The new option enables new solar customers in parts of Adelaide’s southern suburbs to export up to 10kW per phase from their panels, double the current standard export limit. 

Flexible Exports will be made available from 23 September 2021 in a trial funded by the Australian Renewable Energy Agency (ARENA). 

Project partners have spent the past nine months developing the necessary technology to enable dynamic management of solar export limits, which will see export limits automatically update throughout the day to reflect the export capacity of the local network. 

The introduction of Flexible Exports is being prioritised as an alternative to lower fixed export limits in congested areas of the network. 

Initially, these will be areas served by the Sheidow Park substation, including parts of Hallett Cove, Sheidow Park, Trott Park, Reynella, Old Reynella, Reynella East, O’Halloran Hill and Happy Valley. 

From 23 September, households serviced by the Sheidow Park substation who want to connect or upgrade solar will be offered the choice of a fixed 1.5kW limit or a flexible export limit up to 10kW.

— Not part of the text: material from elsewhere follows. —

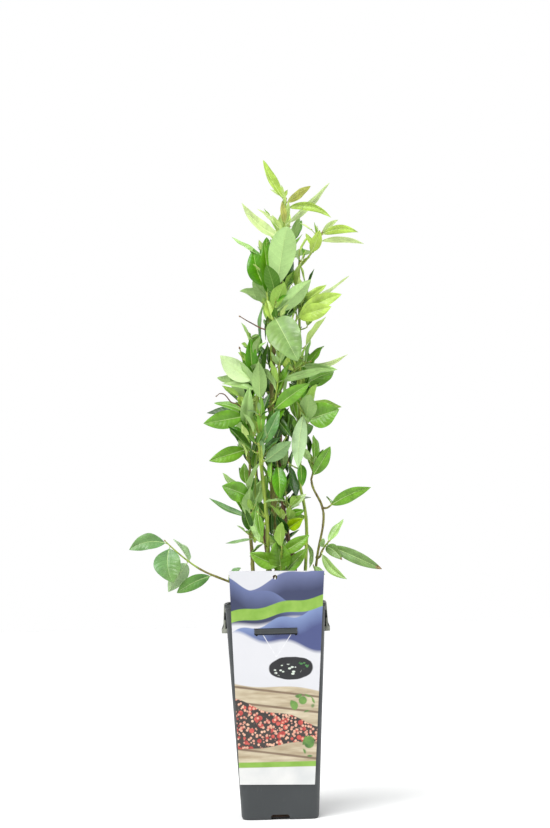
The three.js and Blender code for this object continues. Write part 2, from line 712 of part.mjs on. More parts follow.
// ---------------------------------------------------------------- leaves
// A leaf's own frame: chord to the tip, the upper face's normal, and the side.
function leafFrame(chord, roll) {
  const face = UP.clone().addScaledVector(chord, -UP.dot(chord)).normalize();
  const side = new THREE.Vector3().crossVectors(chord, face);
  face.multiplyScalar(Math.cos(radians(roll))).addScaledVector(side, Math.sin(radians(roll)));
  return { chord, face, side: side.crossVectors(chord, face) };
}

function bladeHalf(leaf, t) {
  if (t < LEAF.petiole) {
    return LEAF.stalkHalf;
  }
  const u = (t - LEAF.petiole) / (1 - LEAF.petiole);
  return LEAF.stalkHalf * (1 - u) + leaf.half * Math.sin(Math.PI * u ** LEAF.widest) ** LEAF.fullness;
}

// The point a part t along the leaf and a part s of the half width aside.
function bladePoint(leaf, t, s, lift = 0) {
  const half = bladeHalf(leaf, t) * s;
  const rise = leaf.bow * leaf.length * 4 * t * (1 - t) + Math.abs(half) * Math.sin(leaf.fold) + lift;
  return leaf.root.clone()
    .addScaledVector(leaf.frame.chord, leaf.length * t)
    .addScaledVector(leaf.frame.side, half * Math.cos(leaf.fold))
    .addScaledVector(leaf.frame.face, rise);
}

// Both faces meet in a sharp edge, with the blade's thickness at its midrib.
function leafGeometry(leaf) {
  const points = [bladePoint(leaf, 0, 0), bladePoint(leaf, 1, 0)];
  const half = LEAF.thick / 2;
  for (const t of LEAF.stations) {
    points.push(
      bladePoint(leaf, t, -1),
      bladePoint(leaf, t, 0, half),
      bladePoint(leaf, t, 1),
      bladePoint(leaf, t, 0, -half),
    );
  }
  const triangles = [];
  const at = (station, k) => 2 + station * 4 + (k % 4);
  const last = LEAF.stations.length - 1;
  for (let k = 0; k < 4; k += 1) {
    triangles.push([0, at(0, k + 1), at(0, k)], [1, at(last, k), at(last, k + 1)]);
    for (let i = 0; i < last; i += 1) {
      triangles.push(
        [at(i, k), at(i + 1, k + 1), at(i + 1, k)],
        [at(i, k), at(i, k + 1), at(i + 1, k + 1)],
      );
    }
  }
  return geometryFrom(points, triangles);
}

// Points spread over the blade, for the tests of space and touch. Those in the stalk are left out.
function bladeSamples(leaf) {
  const points = [];
  for (let i = SAMPLES.first; i <= SAMPLES.along; i += 1) {
    for (let k = -SAMPLES.across; k <= SAMPLES.across; k += 1) {
      points.push(bladePoint(leaf, i / SAMPLES.along, k / SAMPLES.across));
    }
  }
  return points;
}

// ---------------------------------------------------------------- spaces
function distanceToLine(point, a, b) {
  const run = b.clone().sub(a);
  const t = THREE.MathUtils.clamp(point.clone().sub(a).dot(run) / run.lengthSq(), 0, 1);
  return point.distanceTo(a.clone().addScaledVector(run, t));
}

const masses = MASSES.map((mass) => {
  const limb = limbs.get(mass.limb);
  const foot = limb.curve.getTangent(1);
  const from = limb.curve.getPoint(1).addScaledVector(foot, GAP);
  const to = vec(mass.to);
  return { ...mass, foot, from, to, curve: bowed(from, to, mass.bow) };
});

// What has grown so far: each stem, twig and leaf as points, with the mass that it belongs to.
const claimed = [];

function claim(mass, points) {
  claimed.push({ mass, points, ball: new THREE.Sphere().setFromPoints(points) });
}

function apart(points, others, distance) {
  return points.every((p) => others.every((q) => p.distanceTo(q) > distance));
}

// A mass's space is within reach of its stem and clear of what other masses have claimed.
function inOwnSpace(mass, points) {
  if (points.some((p) => distanceToLine(p, mass.from, mass.to) > mass.reach)) {
    return false;
  }
  const ball = new THREE.Sphere().setFromPoints(points);
  const touching = (other) => other.center.distanceTo(ball.center) < other.radius + ball.radius + CLEAR.space;
  const near = claimed.filter((other) => other.mass !== mass && touching(other.ball));
  return near.every((other) => apart(points, other.points, CLEAR.space));
}

const limbPieces = [];
for (const limb of limbs.values()) {
  for (let i = 0; i < limb.steps; i += 1) {
    const t = (i + 0.5) / limb.steps;
    limbPieces.push({
      a: limb.curve.getPoint(i / limb.steps),
      b: limb.curve.getPoint((i + 1) / limb.steps),
      radius: limb.radii[0] + (limb.radii[1] - limb.radii[0]) * t,
    });
  }
}

function clearOfLimbs(point) {
  return limbPieces.every((piece) => distanceToLine(point, piece.a, piece.b) > piece.radius + CLEAR.limb);
}

// The pot and the card are kept clear too. Each is taken as a block that reaches up to its top.
function clearOfPot(point) {
  const cardOut = THREE.MathUtils.mapLinear(point.z, CARD.foot, CARD.top, CARD.footOut, CARD.topOut);
  const atCard = point.z < CARD.top + CLEAR.pot
    && point.y < CLEAR.pot - cardOut
    && Math.abs(point.x) < CARD.topHalf + CLEAR.pot;
  const inPot = point.z < POT.height + CLEAR.pot
    && Math.max(Math.abs(point.x), Math.abs(point.y)) < HANDLE.barOut + CLEAR.pot;
  return !atCard && !inPot;
}

// ---------------------------------------------------------------- growth
function fits(mass, points) {
  return inOwnSpace(mass, points) && points.every((p) => clearOfLimbs(p) && clearOfPot(p));
}

// The outer halves of two leaves of a mass stay apart. Nearer their roots they may meet.
function crosses(growth, samples) {
  const outerHalf = (points) => points.slice(Math.floor(points.length / 2));
  return growth.leaves.some((leaf) => !apart(outerHalf(samples), outerHalf(leaf.samples), CLEAR.leaf));
}

// The first free place for a root at `along` or, from there, towards the middle of the twig.
function rootPoint(growth, curve, along) {
  const step = along < 0.5 ? ROOT.step : -ROOT.step;
  const taken = (point) => growth.leaves.some((leaf) => leaf.root.distanceTo(point) < ROOT.space);
  let part = Math.min(along, ROOT.limit);
  while (taken(curve.getPoint(part))) {
    part += step;
  }
  return curve.getPoint(part);
}

// Adds a leaf where it fits. What isn't given comes from the mass's seed.
function offerLeaf(growth, curve, { along, chord, length, roll, breadth }) {
  const { mass, random } = growth;
  const leaf = {
    root: rootPoint(growth, curve, along),
    frame: leafFrame(chord, roll),
    length,
    half: (length * breadth * between(random, RULE.breadth)) / 2,
    fold: radians(between(random, RULE.fold)),
    bow: between(random, RULE.bow),
  };
  leaf.samples = bladeSamples(leaf);
  if (fits(mass, leaf.samples) && !crosses(growth, leaf.samples)) {
    growth.leaves.push(leaf);
    claim(mass, leaf.samples);
  }
}

function growLeaders(growth) {
  for (const [along, turn, lift, length, roll, breadth] of growth.mass.leaders) {
    offerLeaf(growth, growth.mass.curve, { along, chord: heading(turn, lift), length, roll, breadth });
  }
}

// The rest of the leaves, spiralling up the stem.
function growLeaves(growth) {
  const { mass, random, start } = growth;
  for (let i = 0; i < mass.leaves; i += 1) {
    const along = (i + between(random, RULE.leafPlace)) / mass.leaves;
    const turn = start + i * RULE.goldenAngle + between(random, RULE.turn);
    const chord = heading(turn, between(random, mass.lift));
    const length = mass.length * between(random, RULE.leafLength);
    const roll = between(random, RULE.leafRoll);
    offerLeaf(growth, mass.curve, { along, chord, length, roll, breadth: mass.breadth });
  }
}

// Side twigs, each with a leaf at its tip and one to each side.
function growTwigs(growth) {
  const { mass, random, start } = growth;
  for (let i = 0; i < mass.twigs; i += 1) {
    const along = (i + between(random, RULE.twigPlace)) / (mass.twigs + RULE.twigShares);
    const turn = start + RULE.twigAside + i * RULE.goldenAngle + between(random, RULE.turn);
    const from = mass.curve.getPoint(along);
    const run = heading(turn, between(random, RULE.twigLift));
    const to = from.clone().addScaledVector(run, mass.length * between(random, RULE.twigLength));
    const curve = bowed(from, to, TWIG.bow);
    const points = TWIG.samples.map((t) => curve.getPoint(t));
    const grows = fits(mass, points);
    if (grows) {
      growth.twigs.push({ curve, radii: TWIG.radii, steps: TWIG.steps });
      claim(mass, points);
    }
    for (const [part, aside] of RULE.twigLeaves) {
      const leafTurn = turn + aside + between(random, RULE.twigLeafTurn);
      const chord = heading(leafTurn, between(random, mass.lift));
      const length = mass.length * between(random, RULE.twigLeafLength);
      const roll = between(random, RULE.twigLeafRoll);
      if (grows) {
        offerLeaf(growth, curve, { along: part, chord, length, roll, breadth: mass.breadth });
      }
    }
  }
}

function massMesh({ mass, leaves, twigs }) {
  const wood = twigs.map((twig) => skin(limbRings(twig, TWIG_SIDES)));
  const body = fused([...wood, ...leaves.map(leafGeometry)]);
  return meshOf(mass.name, geometryOf(body), finish(mass.tint, 0.45));
}

const growths = masses.map((mass) => {
  const random = seeded(mass.seed);
  const stem = { curve: mass.curve, radii: STEM.radii, steps: STEM.steps, foot: mass.foot };
  claim(mass, mass.curve.getPoints(STEM.samples));
  return { mass, random, start: between(random, [0, 360]), leaves: [], twigs: [stem] };
});
for (const stage of [growLeaders, growLeaves, growTwigs]) {
  growths.forEach(stage);
}

// ---------------------------------------------------------------- the whole plant
const plant = new THREE.Group();
plant.add(pot(), soil(), card());
for (const limb of limbs.values()) {
  plant.add(limbMesh(limb));
}
for (const growth of growths) {
  plant.add(massMesh(growth));
}

export default plant;
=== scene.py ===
"""Looks of a young blueberry bush in a tall square pot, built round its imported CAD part.

Lengths are in millimetres until a mesh is made, and +Z is up. The card hangs on the -Y side.
"""

import json
import math

import bmesh
import bpy
import numpy as np
from mathutils import Matrix, Vector, noise


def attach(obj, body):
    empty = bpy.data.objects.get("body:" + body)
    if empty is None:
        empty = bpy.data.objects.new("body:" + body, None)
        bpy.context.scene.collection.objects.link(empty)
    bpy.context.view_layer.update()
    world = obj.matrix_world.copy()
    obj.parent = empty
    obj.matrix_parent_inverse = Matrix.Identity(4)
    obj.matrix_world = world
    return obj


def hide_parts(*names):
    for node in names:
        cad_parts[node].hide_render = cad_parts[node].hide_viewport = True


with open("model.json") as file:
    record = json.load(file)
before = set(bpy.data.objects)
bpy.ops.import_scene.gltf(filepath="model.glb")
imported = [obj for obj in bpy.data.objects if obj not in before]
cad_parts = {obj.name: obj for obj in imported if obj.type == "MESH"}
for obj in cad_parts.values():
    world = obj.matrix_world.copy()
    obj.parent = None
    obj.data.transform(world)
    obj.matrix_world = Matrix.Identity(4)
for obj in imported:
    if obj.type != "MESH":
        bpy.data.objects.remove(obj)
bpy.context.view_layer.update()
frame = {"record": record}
SLOT_OF = {part["node"]: part["material_slot"] for part in frame["record"]["subparts"]}

MM = 0.001
GAP = 0.3  # clearance between the part's solids
SOIL_TOP = 194
GROUND = SOIL_TOP + GAP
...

The proposal does not affect existing solar customers, or those connecting or upgrading systems in other parts of the network that are not congested – they will remain on their current limit of 5kW per phase. 

More than 46 per cent of households in the area have solar and the local network is reaching its limit to support more solar connections at the current fixed export limit of 5kW. However, the network is only congested at rare times (e.g. mild sunny days in spring). 

Flexible export limits offered under the trial will enable more customers to connect solar and also provide greater solar export opportunities throughout the year.

SA Power General Manager Strategy and Transformation, Mark Vincent, said, “We are in the early stages of this new technology, and Flexible Exports is a world-first that will help us accommodate more solar on our network.

“Based on network conditions experienced over the past 12 months, the flexible option would allow customers the opportunity to export 10kW for 98 per cent of the time.

“We expect that once we have proven the technology and assessed the customer experience that this will become a standard offer for new solar customers in South Australia from mid-2022.

“It is part of our plan to double the amount of solar that we can accommodate on our network by 2025.”

Energy Networks Australia Chief Executive Officer, Andrew Dillon, said the project had far-reaching implications for the future of solar energy. 

“This is the future a smarter, more flexible power system,” Mr Dillon said.

“Until now, the problem has been that in order to manage voltage and stability issues that occur only some of the time, networks around the country have had to impose export limits that apply all the time.

“The South Australia trial will have implications not only for the rest of Australia, but internationally.”